Faith in Pictures

installation view of Rachel Harrison’s Marilyn with Wall, 2018, in Faithless Pictures at the Najsonalmuseet in Oslo

Speaking of Rachel Harrison, for the last post I was going back through the catalogue for Life Hack—an exhibition in a book if ever there was one, and with a sweet artist-designed cover I had a computer read aloud to me. And there was a big, beautiful spread of the eighth incarnation of Marilyn with Wall that felt like an even more direct nod to Louise Lawler than all the rest.

Marilyn With Wall began in 2004, when Harrison attached a Lawlerian photo she’d taken at the Andy Warhol Museum archives of the carefully preserved Marilyn Monroe headshot Warhol used for his screens, to the demolished sheetrock wall from Greene Naftali’s previous exhibition.

But this time, in 2018 in Oslo, Harrison discovered that the Najsonalmuseet used reusable walls, so no demo, no waste, no archival sheetrock. So she improvised, and printed the museum’s installer’s pics of the walls on the walls. The pic showed the previous exhibition, which included a Cy Twombly painting.

Weirdly, none of this is in the Whitney catalogue, just the pic and a caption. So where had I read it? I had not. Turns out I had heard Harrison talk about Marilyn with Wall in an April 2021 artist webinar with Darby English organized by the Hirshhorn. Awkward times, good content.

The show Harrison was in, Faithless Pictures, curated by Andrea Kroksnes, was about pictures displacing reality, and the info about it online is so scarce, I almost decided it was only actually realized as a catalogue. [The Najsonalmuseet doesn’t list it on their website, only a Faithless Pictures bibliography from the library.] Which, to be honest, would have been totally fine with me; Harrison’s installation would have rocked 10x harder if it only actually ever existed as a jpg or a spread in a book.
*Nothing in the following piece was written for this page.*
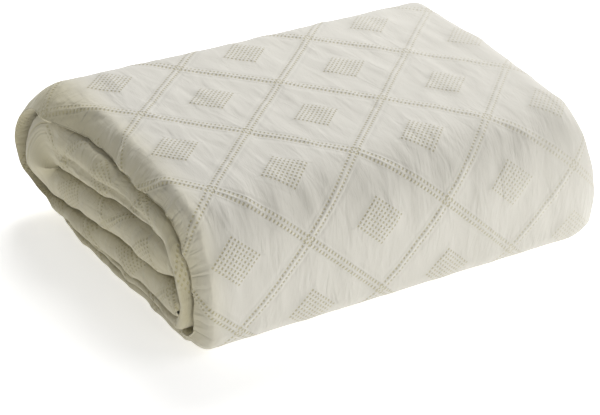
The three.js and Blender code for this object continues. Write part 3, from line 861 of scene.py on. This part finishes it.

But the e-flux announcement was unequivocal, so I think the show did exist IRL.

Cy Twombly, Sunset Series II — Bay of Naples, 1960, pencil, crayon, and oil no canvas, 190 x 200 cm, image via Fondation Hubert Looser

The Twombly, though, was not the Najsonalmuseet’s. It turns out the previous show was of the collection of Hubert Looser, which is usually on view in the Kunsthaus Zürich. The Twombly is good and early, from 1960: Sunset Series Part II — Bay of Naples.

Louise Lawler, Does it matter who owns it?, 1989-90, c-print, embossed mat, artist’s frame, 29×33 in., ed. 5

Faithless Pictures did turn out to also have a work by Louise Lawler: also a photo of a painting installed in a museum. Does it matter who owns it? shows the installation for one Isabella Stewart Gardner made for her little Raphael predella. They definitely don’t move the walls there.